## EXERCISE AIM
Filter the entries that follow, copying every line in which the word "JSON" appears.

↓↓↓

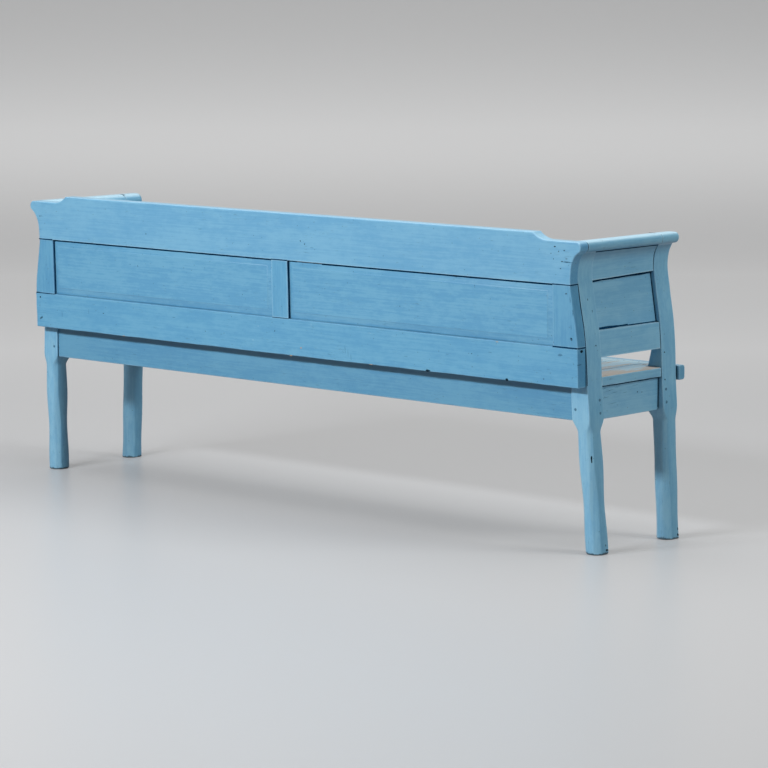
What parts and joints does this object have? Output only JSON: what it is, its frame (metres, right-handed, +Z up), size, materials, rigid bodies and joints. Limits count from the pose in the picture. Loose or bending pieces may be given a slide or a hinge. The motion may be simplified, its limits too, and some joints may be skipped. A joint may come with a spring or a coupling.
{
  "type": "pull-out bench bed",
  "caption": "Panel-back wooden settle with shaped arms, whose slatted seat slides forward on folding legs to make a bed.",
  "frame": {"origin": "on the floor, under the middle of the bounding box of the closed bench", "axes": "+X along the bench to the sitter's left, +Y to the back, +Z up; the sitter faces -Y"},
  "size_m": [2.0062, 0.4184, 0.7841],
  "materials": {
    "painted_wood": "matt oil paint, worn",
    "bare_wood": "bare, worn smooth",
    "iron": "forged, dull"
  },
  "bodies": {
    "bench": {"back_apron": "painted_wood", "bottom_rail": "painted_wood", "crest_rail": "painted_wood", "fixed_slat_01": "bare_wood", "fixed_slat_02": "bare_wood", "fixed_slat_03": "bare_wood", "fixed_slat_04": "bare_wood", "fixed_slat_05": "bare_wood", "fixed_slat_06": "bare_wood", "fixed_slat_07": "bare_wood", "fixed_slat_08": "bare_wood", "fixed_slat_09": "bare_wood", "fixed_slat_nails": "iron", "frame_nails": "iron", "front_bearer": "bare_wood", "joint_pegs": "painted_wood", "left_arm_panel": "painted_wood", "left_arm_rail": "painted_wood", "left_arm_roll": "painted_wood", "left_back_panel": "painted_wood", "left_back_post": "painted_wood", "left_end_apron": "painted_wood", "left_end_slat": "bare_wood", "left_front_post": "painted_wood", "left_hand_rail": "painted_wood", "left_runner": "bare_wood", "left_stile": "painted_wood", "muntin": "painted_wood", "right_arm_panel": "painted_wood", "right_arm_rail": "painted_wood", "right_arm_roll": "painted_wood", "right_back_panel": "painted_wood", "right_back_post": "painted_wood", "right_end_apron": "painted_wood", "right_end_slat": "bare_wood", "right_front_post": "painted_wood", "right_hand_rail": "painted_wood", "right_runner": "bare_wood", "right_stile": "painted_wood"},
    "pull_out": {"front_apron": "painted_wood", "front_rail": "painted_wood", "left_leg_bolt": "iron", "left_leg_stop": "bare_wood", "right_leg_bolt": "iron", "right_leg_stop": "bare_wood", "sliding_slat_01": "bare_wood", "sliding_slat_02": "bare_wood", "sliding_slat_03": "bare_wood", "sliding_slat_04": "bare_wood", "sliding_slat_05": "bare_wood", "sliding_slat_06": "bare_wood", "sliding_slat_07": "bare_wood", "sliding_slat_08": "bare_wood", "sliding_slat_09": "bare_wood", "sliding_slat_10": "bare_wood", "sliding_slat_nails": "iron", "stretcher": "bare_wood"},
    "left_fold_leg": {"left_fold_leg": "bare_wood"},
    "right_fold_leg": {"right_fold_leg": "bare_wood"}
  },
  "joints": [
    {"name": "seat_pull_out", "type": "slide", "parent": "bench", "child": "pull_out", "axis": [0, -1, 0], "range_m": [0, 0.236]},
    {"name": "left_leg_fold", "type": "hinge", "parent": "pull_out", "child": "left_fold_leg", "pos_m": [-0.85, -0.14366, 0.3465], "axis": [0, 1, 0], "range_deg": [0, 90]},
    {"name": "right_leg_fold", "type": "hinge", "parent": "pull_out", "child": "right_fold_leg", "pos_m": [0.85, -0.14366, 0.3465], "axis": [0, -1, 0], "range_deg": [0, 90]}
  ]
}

↑↑↑
↓↓↓

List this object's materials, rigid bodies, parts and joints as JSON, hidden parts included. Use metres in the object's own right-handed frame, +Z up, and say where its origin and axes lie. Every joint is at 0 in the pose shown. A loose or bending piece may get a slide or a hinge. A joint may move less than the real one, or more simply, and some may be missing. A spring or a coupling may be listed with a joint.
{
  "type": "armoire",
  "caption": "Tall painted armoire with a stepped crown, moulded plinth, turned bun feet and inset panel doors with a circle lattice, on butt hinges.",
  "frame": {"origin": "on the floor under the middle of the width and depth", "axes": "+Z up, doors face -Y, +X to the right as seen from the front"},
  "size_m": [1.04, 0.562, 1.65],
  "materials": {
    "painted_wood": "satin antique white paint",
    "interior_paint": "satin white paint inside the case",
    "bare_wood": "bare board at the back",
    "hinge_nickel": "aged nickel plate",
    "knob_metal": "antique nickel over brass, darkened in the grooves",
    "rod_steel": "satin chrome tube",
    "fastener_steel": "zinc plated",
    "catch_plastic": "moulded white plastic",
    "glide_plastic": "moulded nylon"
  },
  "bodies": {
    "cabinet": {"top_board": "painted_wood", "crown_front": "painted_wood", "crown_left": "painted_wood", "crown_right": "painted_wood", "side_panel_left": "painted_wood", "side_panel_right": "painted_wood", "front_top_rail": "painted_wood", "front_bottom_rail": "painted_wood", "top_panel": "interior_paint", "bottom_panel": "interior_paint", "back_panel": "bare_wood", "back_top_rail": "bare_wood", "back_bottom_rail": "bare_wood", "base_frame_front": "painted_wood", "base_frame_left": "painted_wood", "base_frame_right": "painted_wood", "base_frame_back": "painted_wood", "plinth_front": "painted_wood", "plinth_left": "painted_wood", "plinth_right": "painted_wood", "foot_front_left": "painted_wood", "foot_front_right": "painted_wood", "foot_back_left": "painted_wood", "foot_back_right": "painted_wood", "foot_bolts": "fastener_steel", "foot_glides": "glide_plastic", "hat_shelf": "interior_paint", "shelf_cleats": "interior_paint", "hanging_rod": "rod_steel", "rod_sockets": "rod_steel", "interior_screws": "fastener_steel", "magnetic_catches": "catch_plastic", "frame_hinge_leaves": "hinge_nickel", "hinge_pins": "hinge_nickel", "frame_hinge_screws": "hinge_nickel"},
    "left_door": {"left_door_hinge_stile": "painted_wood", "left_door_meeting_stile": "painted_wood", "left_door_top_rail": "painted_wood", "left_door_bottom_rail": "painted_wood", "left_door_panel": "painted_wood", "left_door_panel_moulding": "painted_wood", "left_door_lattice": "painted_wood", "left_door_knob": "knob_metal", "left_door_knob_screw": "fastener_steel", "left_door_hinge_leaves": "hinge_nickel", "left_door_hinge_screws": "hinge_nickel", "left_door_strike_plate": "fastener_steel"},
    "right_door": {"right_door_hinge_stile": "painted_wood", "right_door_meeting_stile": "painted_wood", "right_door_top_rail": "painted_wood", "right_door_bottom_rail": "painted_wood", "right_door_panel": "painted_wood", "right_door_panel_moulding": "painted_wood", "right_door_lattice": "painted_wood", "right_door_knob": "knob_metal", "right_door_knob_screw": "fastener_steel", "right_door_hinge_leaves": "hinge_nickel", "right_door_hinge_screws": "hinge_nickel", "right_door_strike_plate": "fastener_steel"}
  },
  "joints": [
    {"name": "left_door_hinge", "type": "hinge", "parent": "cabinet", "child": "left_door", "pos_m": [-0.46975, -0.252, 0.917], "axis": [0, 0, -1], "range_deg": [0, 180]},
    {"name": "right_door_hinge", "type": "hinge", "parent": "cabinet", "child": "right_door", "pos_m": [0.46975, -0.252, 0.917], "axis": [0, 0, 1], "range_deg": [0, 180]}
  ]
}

↑↑↑
↓↓↓

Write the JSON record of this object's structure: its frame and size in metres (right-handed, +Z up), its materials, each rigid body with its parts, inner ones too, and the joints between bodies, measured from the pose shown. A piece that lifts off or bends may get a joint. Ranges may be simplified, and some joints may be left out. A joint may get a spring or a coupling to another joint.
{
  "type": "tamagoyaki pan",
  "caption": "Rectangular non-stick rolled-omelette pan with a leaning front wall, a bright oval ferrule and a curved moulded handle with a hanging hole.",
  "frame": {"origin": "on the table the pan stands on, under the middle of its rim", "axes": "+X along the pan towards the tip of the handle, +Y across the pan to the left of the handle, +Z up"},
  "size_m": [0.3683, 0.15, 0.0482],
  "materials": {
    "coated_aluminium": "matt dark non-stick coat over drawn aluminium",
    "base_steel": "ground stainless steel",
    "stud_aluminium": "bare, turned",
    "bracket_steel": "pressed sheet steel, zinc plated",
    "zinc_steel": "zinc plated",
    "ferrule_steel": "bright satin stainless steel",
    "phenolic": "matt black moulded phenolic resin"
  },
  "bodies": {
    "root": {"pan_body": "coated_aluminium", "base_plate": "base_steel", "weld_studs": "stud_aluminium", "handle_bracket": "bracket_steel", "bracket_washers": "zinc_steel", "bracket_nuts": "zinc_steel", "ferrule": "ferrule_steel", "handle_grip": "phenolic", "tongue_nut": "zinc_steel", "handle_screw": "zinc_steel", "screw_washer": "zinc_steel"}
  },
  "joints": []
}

↑↑↑

## WORKED SOLUTION
What parts and joints does this object have? Output only JSON: what it is, its frame (metres, right-handed, +Z up), size, materials, rigid bodies and joints. Limits count from the pose in the picture. Loose or bending pieces may be given a slide or a hinge. The motion may be simplified, its limits too, and some joints may be skipped. A joint may come with a spring or a coupling.
List this object's materials, rigid bodies, parts and joints as JSON, hidden parts included. Use metres in the object's own right-handed frame, +Z up, and say where its origin and axes lie. Every joint is at 0 in the pose shown. A loose or bending piece may get a slide or a hinge. A joint may move less than the real one, or more simply, and some may be missing. A spring or a coupling may be listed with a joint.
Write the JSON record of this object's structure: its frame and size in metres (right-handed, +Z up), its materials, each rigid body with its parts, inner ones too, and the joints between bodies, measured from the pose shown. A piece that lifts off or bends may get a joint. Ranges may be simplified, and some joints may be left out. A joint may get a spring or a coupling to another joint.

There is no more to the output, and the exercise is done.